Ouvi o novo disco do paraibano de São João do Cariri através de um bom equipamento Panasonic, que comprei recentemente, capaz de reproduzir músicas tanto em CD, quanto em streaming, através de bluetooth. Por não ter uma radiola, ouvi o álbum através do Deezer, com a capa e encarte do LP nas mãos. É um sacrilégio, diriam os ouvintes de vinil. E tenciono a concordar com eles, imaginando como o contato da agulha num vinilzão desses produziria um som mais robusto, mais “gordo” e, consequentemente, mais vibrante.

Enquanto escutava ‘Não faz muito tempo’, a ótima balada ‘Quando a gente ainda revelava fotos’ e ‘O andarilho (Mourão perguntando)’ - que traz a participação do pernambucano Silvério Pessoa -, pensava nessa reconfiguração de audição que passamos hoje: houve um tempo em que um LP (ou uma fita-cassete) era o único meio que o público tinha para ouvir a música de um artista em casa. Hoje, além desses dois meios (ambos ainda em voga) ainda há o meio digital, o streaming e o CD. Portanto, ouvir um LP deixou de ser um meio para se tornar um fim: quem procura um vinil, quer ouvir algo que não encontra na audição digital.
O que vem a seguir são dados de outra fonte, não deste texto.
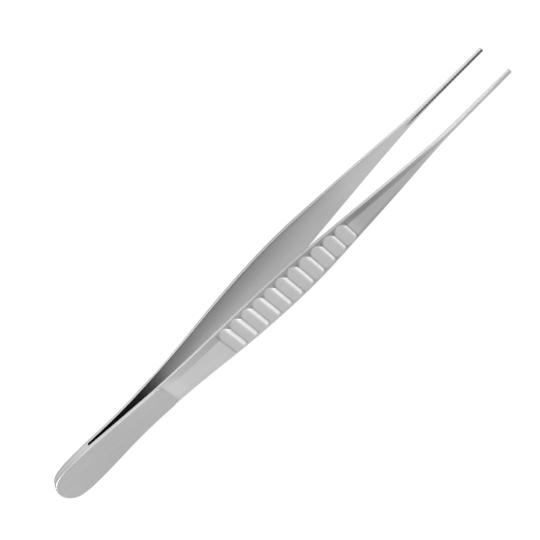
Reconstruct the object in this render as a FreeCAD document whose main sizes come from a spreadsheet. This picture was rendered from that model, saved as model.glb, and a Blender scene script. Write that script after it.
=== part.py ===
import FreeCAD, Part
import math
import os

import Sketcher
from FreeCAD import Vector

# Fine-toothed tissue forceps: two forged arms, welded face to face at the tail.
# The instrument lies on its edge. X runs from the tail to the tips, the arms
# open along Y, and Z is the width of the arms. The origin is under the middle
# of the instrument, on the surface that it lies on.

doc = FreeCAD.newDocument("tissue_forceps")

# Driving dimensions in millimetres. Every x is a distance from the tail end.
SIZES = {
    "overall_length": 160.0,
    # weld and slit at the tail
    "tail_half_thickness": 1.4,
    "slit_start": 15.8,
    "slit_half_width": 0.5,
    # inner face seen from above: straight runs with a bend at each knee
    "root_knee_x": 28.0,
    "root_knee_gap": 1.03,
    "root_bend": 200.0,
    "grip_knee_x": 83.0,
    "grip_knee_gap": 6.3,
    "grip_bend": 600.0,
    "jaw_knee_x": 119.7,
    "jaw_half_gap": 7.42,
    "jaw_bend": 400.0,
    # flat pad on the outside of the tail
    "pad_length": 41.2,
    "pad_knee_x": 27.0,
    "pad_knee_y": 2.05,
    "pad_end_thickness": 1.115,
    "pad_bend": 200.0,
    "pad_corner": 2.0,
    "pad_edge_round": 0.3,
    # how far past the pad the face takes to rise to the full crown
    "ramp_length": 5.8,
    # outline of an arm: half widths at its widest and narrowest places
    "nose_radius": 4.5,
    "tail_x": 8.0,
    "tail_half_width": 4.9,
    "waist_half_width": 3.8,
    "waist_rear_radius": 280.0,
    "waist_front_radius": 350.0,
    "grip_x": 80.5,
    "grip_half_width": 4.9,
    "grip_front_radius": 180.0,
    "neck_x": 136.9,
    "neck_half_width": 0.64,
    "neck_radius": 150.0,
    "tip_half_width": 0.52,
    "tip_corner": 0.35,
    # finger flutes
    "flute_count": 11.0,
    "flute_start": 63.6,
    "flute_pitch": 3.97,
    "flute_radius": 3.4,
    "flute_depth": 0.55,
    # jaws
    "teeth_start": 131.0,
    "tooth_pitch": 0.9,
    "tooth_depth": 0.18,
    "tooth_row_width": 0.54,
    "groove_width": 0.28,
    "groove_depth": 0.26,
    "ridge_clearance": 0.04,
}

# Crown of the outer face at stations along the arm: the station, the
# thickness at the edge, the rise of the crown above the edge and the half
# width of its flat middle
CROWN = {
    "swell": (57.0, 1.00, 0.60, 2.40),
    "grip_rear": (70.0, 1.10, 0.70, 2.90),
    "grip": (82.0, 1.10, 0.75, 3.00),
    "grip_front": (94.0, 1.10, 0.70, 2.60),
    "taper": (107.0, 1.00, 0.60, 1.80),
    "neck": (122.0, 0.93, 0.50, 0.75),
    "jaw": (135.0, 0.88, 0.42, 0.18),
    "facet": (146.0, 0.84, 0.34, 0.10),
}
# The same at the foot and the top of the ramp past the pad, and at the tip
CROWN_ENDS = {
    "step": (0.70, 0.22, 1.90),
    "shank": (0.90, 0.45, 1.95),
    "tip": (0.68, 0.14, 0.44),
}

sheet = doc.addObject("Spreadsheet::Sheet", "Sizes")
next_row = 1


def put(alias, value):
    """Write one size and its name in the next row of the sheet."""
    global next_row
    sheet.set("A%d" % next_row, alias)
    sheet.set("B%d" % next_row, str(value))
    sheet.setAlias("B%d" % next_row, alias)
    next_row += 1


for name, value in SIZES.items():
    put(name, value)
for place, (station, edge, rise, flat) in CROWN.items():
    put(place + "_station", station)
    put(place + "_edge", edge)
    put(place + "_rise", rise)
    put(place + "_flat", flat)
for place, (edge, rise, flat) in CROWN_ENDS.items():
    put(place + "_edge", edge)
    put(place + "_rise", rise)
    put(place + "_flat", flat)
doc.recompute()


def size(alias):
    return float(sheet.get(alias))


# How far cutters reach past what they cut
OVERRUN = 2.0
# How far the blank is padded before its faces are cut
BLANK_DEPTH = 16.0
# Evenly spaced sections of the loft that shapes the crown
CROWN_SECTION_COUNT = 24


# Profiles of lines and arcs

def line(start, end):
    return {"start": start, "end": end}


def arc(start, end, centre):
    return {"start": start, "end": end, "centre": centre}


def bend(before, knee, after, radius):
    """The arc that rounds the corner at knee, tangent to both its sides."""
    into = (knee - before).normalize()
    out = (after - knee).normalize()
    turn = into.getAngle(out)
    reach = radius * math.tan(turn / 2)
    toward = (out - into).normalize()
    centre = knee + toward * (radius / math.cos(turn / 2))
    return arc(knee - into * reach, knee + out * reach, centre)


def rounded_chain(points, radii):
    """Lines through points, with an arc of each radius at the inner ones."""
    corners = zip(points, points[1:], points[2:], radii)
    bends = [bend(*corner) for corner in corners]
    starts = [points[0]] + [piece["end"] for piece in bends]
    ends = [piece["start"] for piece in bends] + [points[-1]]
    chain = []
    for number, (start, end) in enumerate(zip(starts, ends)):
        chain.append(line(start, end))
        chain += bends[number:number + 1]
    return chain


def height_on(chain, x):
    """The y of the profile at x."""
    for piece in chain:
        start, end = piece["start"], piece["end"]
        if start.x <= x <= end.x:
            if "centre" not in piece:
                return start.y + (x - start.x) / (end.x - start.x) * (end.y - start.y)
            centre = piece["centre"]
            radius = (start - centre).Length
            drop = math.sqrt(radius ** 2 - (x - centre.x) ** 2)
            return centre.y + math.copysign(drop, start.y - centre.y)
    raise ValueError("no profile at x = %g" % x)


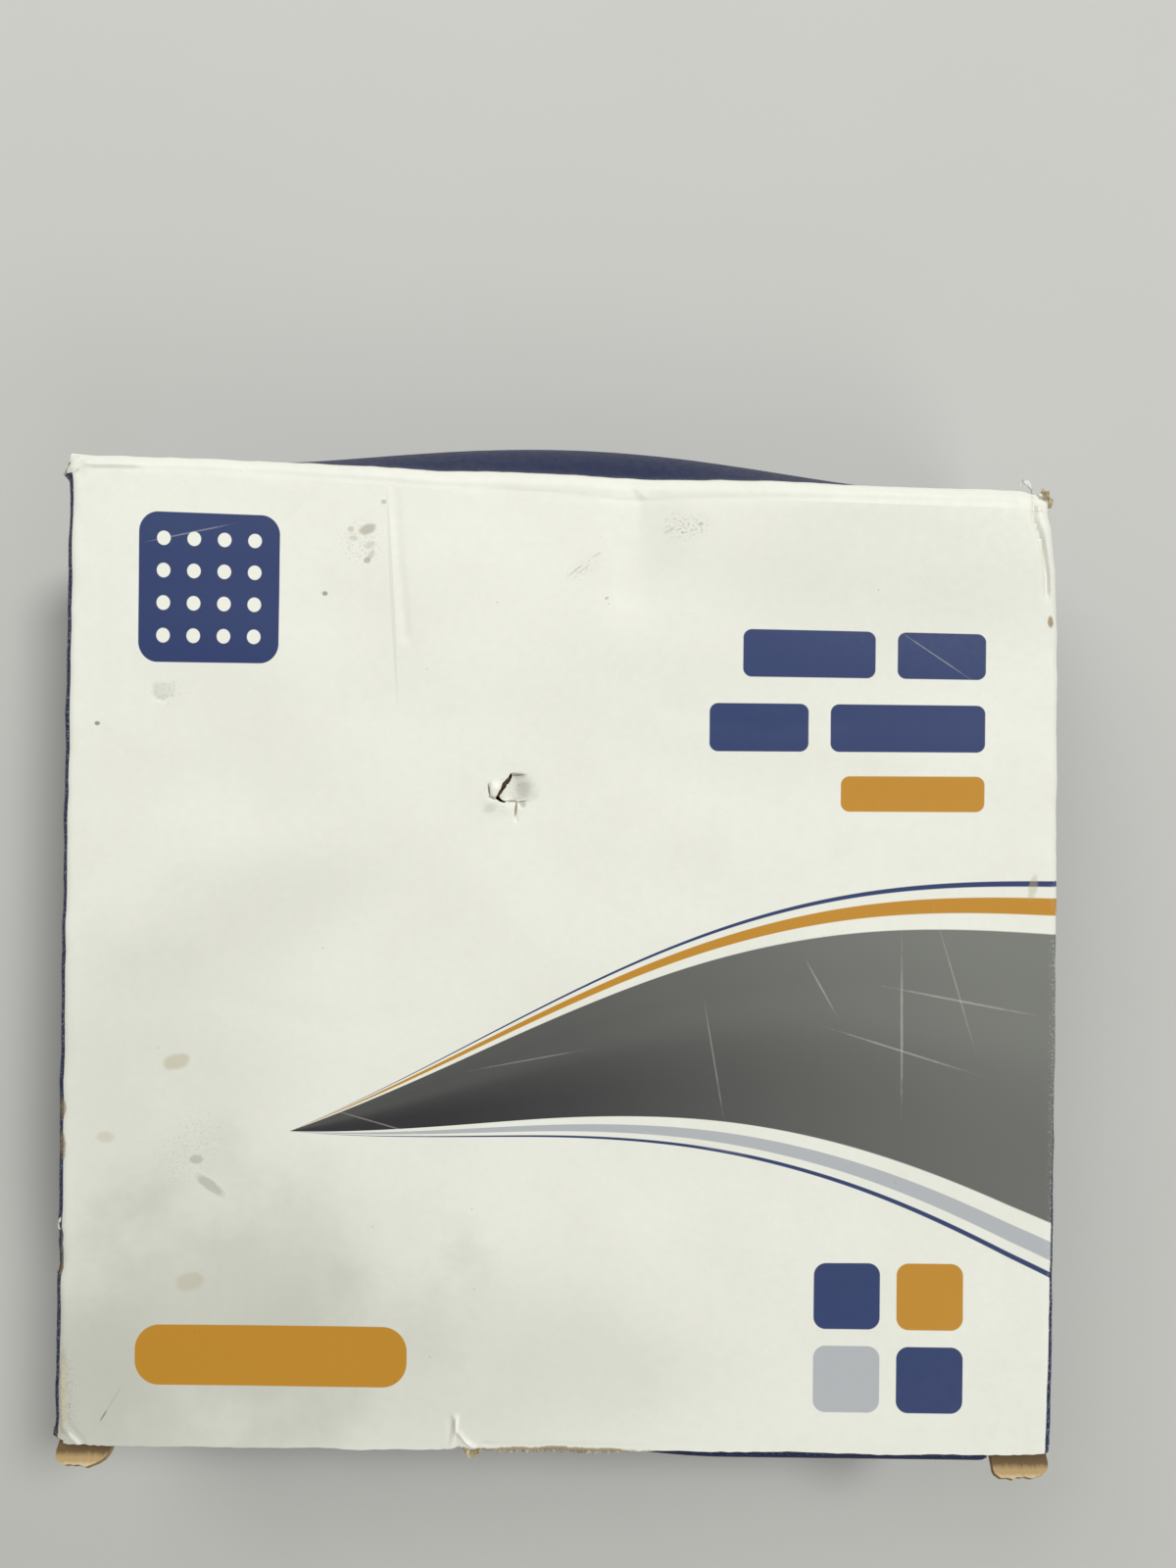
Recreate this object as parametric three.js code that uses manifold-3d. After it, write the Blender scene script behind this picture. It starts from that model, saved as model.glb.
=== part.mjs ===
// Tuck-end carton of printed single-wall corrugated board, lying on its back panel, printed face up.
// Millimetres, +Z up. The origin is the middle of the back panel's outer face. +Y points to the end
// whose closure hangs from the face, and +X to the right of someone who reads the face.
import * as THREE from "three";
import { mergeVertices } from "three/addons/utils/BufferGeometryUtils.js";
import Module from "manifold-3d";

const wasm = await Module();
wasm.setup();

// The carton and its board.
const WIDTH = 182; // across the face, outside
const LENGTH = 178; // along the face, outside of one closure to outside of the other
const DEPTH = 46; // back to face, outside
const BOARD = 1.5; // board thickness
const FOLD_RADIUS = 2.8; // outside of the four long folds
const CLEARANCE = 0.3; // between panels that fold against each other

// The glued seam inside the right wall.
const SEAM_WIDTH = 20;
const SEAM_SETBACK = 12; // from the ends of the side walls
const SEAM_TAPER = 6; // its ends are cut at a slant
const SEAM_BITE = 0.5; // how deep the glued flap sinks into the wall that it is glued to

// The two closures, each a panel with a tuck flap folded from its free edge.
const CLOSURE_INSET = 0.8; // each end of the panel, in from the side walls' outside
const TUCK_LENGTH = 18;
const TUCK_SLANT = THREE.MathUtils.degToRad(12); // the tuck flap springs off the panel it lies on
const TUCK_FOLD_RADIUS = 1.8; // outside of the fold between panel and tuck flap
const TUCK_CORNER_RADIUS = 9;
const TOP_BULGE = 10.2; // how far the contents have pushed the top closure out
const BOTTOM_BULGE = 2.2;
const BOTTOM_SHIFT = -0.6; // the bottom closure sits a little to the left of the face

// The lock ears at both ends of each tuck fold, where a slit parts panel and tuck flap.
const EAR_WIDTH = 9.8;
const EAR_SLIT = 0.6;
const EAR_ROOT = 4.2; // from the tuck fold's outside back to the ear's bend
const EAR_CORNER_RADIUS = 2.8;
const BENT_EAR_LENGTH = 6.6;
const BENT_EAR_LEAN = THREE.MathUtils.degToRad(50);

// The four dust flaps.
const DUST_LENGTH = 55;
const DUST_TAPER = 4;
const DUST_CORNER_RADIUS = 7;
const DUST_TUCK_GAP = 1; // over the tuck flap's tip when the dust flap swings in

// How finely curves are cut.
const ARC_STEPS = 6;
const BULGE_STEPS_ACROSS = 24;
const BULGE_STEPS_DOWN = 8;

const sideEnd = LENGTH / 2 - BOARD - CLEARANCE; // side walls, face and back stop here at a crease
const closureHinge = { y: LENGTH / 2 - BOARD / 2, z: DEPTH - BOARD / 2 };
const closureReach = DEPTH - 1.5 * BOARD - CLEARANCE; // hinge axis to the tuck fold's outside
const closureHalf = WIDTH / 2 - CLOSURE_INSET;
const tuckHalf = closureHalf - EAR_WIDTH - EAR_SLIT;
const tuckStraight = TUCK_LENGTH - TUCK_FOLD_RADIUS;
const tuckTop =
  BOARD + CLEARANCE + TUCK_FOLD_RADIUS * (1 - Math.cos(TUCK_SLANT)) +
  tuckStraight * Math.sin(TUCK_SLANT) + BOARD * Math.cos(TUCK_SLANT);
const dustHinge = {
  x: WIDTH / 2 - 1.5 * BOARD - CLEARANCE,
  y: LENGTH / 2 - 1.5 * BOARD - CLEARANCE,
};

const whiteBoard = new THREE.MeshStandardMaterial({ color: "#e4e6db", roughness: 0.55, metalness: 0 });
const navyBoard = new THREE.MeshStandardMaterial({ color: "#2c3a66", roughness: 0.5, metalness: 0 });
const kraftBoard = new THREE.MeshStandardMaterial({ color: "#a98d63", roughness: 0.85, metalness: 0 });

// A closed geometry as a solid that can be cut and joined.
function solidOf(geometry) {
  const bare = geometry.index ? geometry.toNonIndexed() : geometry.clone();
  bare.deleteAttribute("normal");
  bare.deleteAttribute("uv");
  const merged = mergeVertices(bare, 1e-4);
  return new wasm.Manifold(
    new wasm.Mesh({
      numProp: 3,
      vertProperties: merged.attributes.position.array,
      triVerts: new Uint32Array(merged.index.array),
    }),
  );
}

function geometryOf(solid) {
  const { vertProperties, triVerts } = solid.getMesh();
  const geometry = new THREE.BufferGeometry();
  geometry.setAttribute("position", new THREE.BufferAttribute(vertProperties, 3));
  geometry.setIndex(new THREE.BufferAttribute(triVerts, 1));
  geometry.computeVertexNormals();
  return geometry;
}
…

Eu costumo comparar a audição de um disco a um passeio de barco: enquanto a mídia digital te coloca empoleirado em um pequeno barco pesqueiro, o LP te leva em um iate, confortavelmente instalado. Ambos saem do ponto A para o ponto B e navegam o mesmo trecho de mar, mas a navegação entre as duas embarcações é bem diferente.

A experiência influencia na percepção dos arranjos e dos instrumentos que cercam a canção. Júnior Cordeiro, ao conversar brevemente comigo, recentemente, lembrava até do ritual que o LP exige, e de como isso faz parte dessa experiência: retirar cuidadosamente o LP da embalagem, colocá-lo com o mesmo zelo no prato do toca-discos, e levar o braço até o LP para vê-lo aterrissar sobre os sulcos do vinil. E isso é só a preparação da audição!

Em um livro muito bom que li ano passado – A Vingança dos Analógicos: Por Que os Objetos de Verdade Ainda São Importantes (lançado pela Anfiteatro, ainda em catálogo) – o autor, David Sax, argumentava que esse ritual era mais envolvente e, por conseguinte, mais satisfatório que ouvir aquela mesma música em um dispositivo digital de fácil alcance, e que havia uma “riqueza na vivência de se ouvir um vinil que transcendia qualquer medida quantificável”. Páginas depois, ele setenciava: “Cercados pelo digital, nós agora ansiamos por experiências que sejam mais táteis e humanocêntricas”. E quem há de discordar, ainda mais neste Dia do Disco de Vinil, celebrado todo dia 20 de abril?

*Coluna publicada originalmente na edição impressa de 20 de abril de 2021.